The plaintiff’s second argument against the motion would impose direct liability against the defendant and in favor of the plaintiff, an invitee, for negligently allowing a dangerous condition to exist on the defendant’s property. Although a property owner owes a duty of reasonable care to invitees, La.Civ.Code Ann. art. 2315 (West 1971), Stoute v. Mobil Oil Corp., 297 *160So.2d 276, 280 (La.App. 3d Cir.1974), this duty does not apply to dangerous conditions created by an independent contractor. The principal’s ability to have intervened and prevent the harm, by suggesting alternative conduct or methods, is irrelevant. Ainsworth, 829 F.2d at 551. The cases cited by the plaintiff are inapposite and do not support his theory of direct liability for negligence.

Finally, the plaintiff has advanced an argument for strict liability under Civil Code articles 2317 and 2322. This legal claim was not pleaded, and was raised for the first time in the plaintiffs memorandum of opposition to this motion.
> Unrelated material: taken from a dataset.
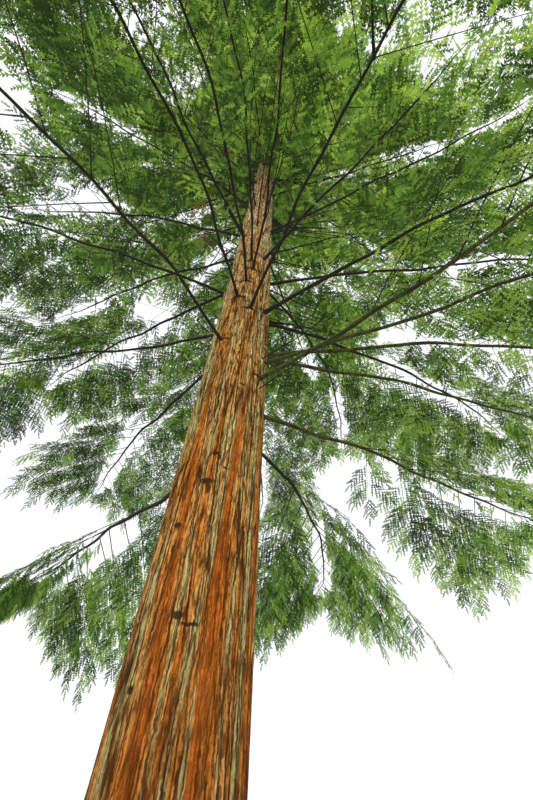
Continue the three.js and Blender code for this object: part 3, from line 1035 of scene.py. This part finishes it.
# Branches on one stem, by the rule that places the solids' twigs, but closer together
def branchesOn(stem):
    rule = branch
    last = stem["reach"] * rule["lastShare"]
    count = max(int((last - stem["leafy"]) / rule["spacing"]), rule["fewest"])
    number = np.arange(count)
    jitter = rule["placeScatter"] * branchDraws(stem, "place", number)
    place = ((number + 0.5 + jitter) / count) ** rule["crowding"]
    out = lerp(stem["leafy"], last, place)
    outward = stemDirection(stem, out)
    right = np.where(number % 2 == 0, 1, -1)
    angle = np.radians(rule["angle"] + rule["angleScatter"] * branchDraws(stem, "angle", number))
    hang = lerp(rule["hangLow"], rule["hangHigh"], stem["steepness"])
    hang = hang * (1 + rule["hangScatter"] * branchDraws(stem, "hang", number))
    high = min(1, stem["steepness"] / rule["steepShare"])
    tilt = high * np.where(number % 4 < 2, rule["tiltUp"], -rule["tiltDown"])
    roll = math.radians(lerp(rule["rollLow"], rule["rollHigh"], high))
    roll = roll * branchDraws(stem, "roll", number)
    weep = rule["weeping"].get(stem["limb"], 0)
    sideways = levelAcross(outward) * right[:, None]
    along = swung(outward, sideways, angle)
    along = unit(along + upward * (np.sin(np.radians(tilt - hang)) - weep)[:, None])
    level = levelAcross(along)
    side = swung(level, np.cross(along, level), roll)
    scatter = 1 + rule["lengthScatter"] * branchDraws(stem, "size", number)
    size = fullness(place, *rule["fullness"]) * scatter
    length = np.clip(rule["lengthShare"] * stem["limbReach"], rule["least"], rule["most"]) * size
    left = (stem["reach"] - out) / np.cos(angle) + rule["beyond"] * stem["reach"] ** 0.5
    length = np.minimum(length, left)
    tipFoot = stemPoint(stem, stem["reach"] * rule["tipFrom"])
    tip = stemPoint(stem, stem["reach"] * rule["tipTo"]) - tipFoot
    return {
        "foot": np.concatenate([strayedPath(stem, out), tipFoot[None]]),
        "along": np.concatenate([along, unit(tip)[None]]),
        "side": np.concatenate([side, levelAcross(tip)[None]]),
        "length": np.append(length, np.linalg.norm(tip)),
        "sag": np.append(np.full(count, rule["sag"] * (1 - rule["sagLess"] * high)), rule["tipSag"]),
        "limb": np.full(count + 1, stem["limb"]),
        "weep": np.full(count + 1, weep + rule["weep"] * (1 - high)),
    }


# The rows of several sets of ribs, one set after the other
def joined(groups):
    return {key: np.concatenate([group[key] for group in groups]) for key in groups[0]}


# The rows that a mask or a list of numbers picks
def chosenRibs(ribs, keep):
    return {key: values[keep] for key, values in ribs.items()}


# A point on each rib: straight along it, less a sag that grows as the square of the share
def ribPoint(ribs, share):
    far = (share * ribs["length"])[:, None]
    drop = (ribs["sag"] * ribs["length"] * np.square(share))[:, None]
    return ribs["foot"] + ribs["along"] * far - upward * drop


# Points all along each rib
def ribPaths(ribs, shares):
    return np.stack([ribPoint(ribs, share) for share in shares], 1)


# How full a spray is along its rib: an arch of a sine, between two shares of its half turn, to a power
def fullness(place, low, high, power):
    return np.sin(np.pi * lerp(low, high, place)) ** power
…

Having allowed the deadline of 4 September 1988 for amendment of the pleadings, imposed by this court in the Scheduling Order of 16 June 1988, to pass unheeded, the plaintiff will not be allowed to raise a new legal claim at this juncture.

For the foregoing reasons, the court determines that there exists no genuine issue of material fact, and that the defendant is entitled to judgment as a matter of law. The motion for summary judgment filed by the defendant, Freeport-McMoran, Inc., is therefore GRANTED. An appropriate judgment will issue.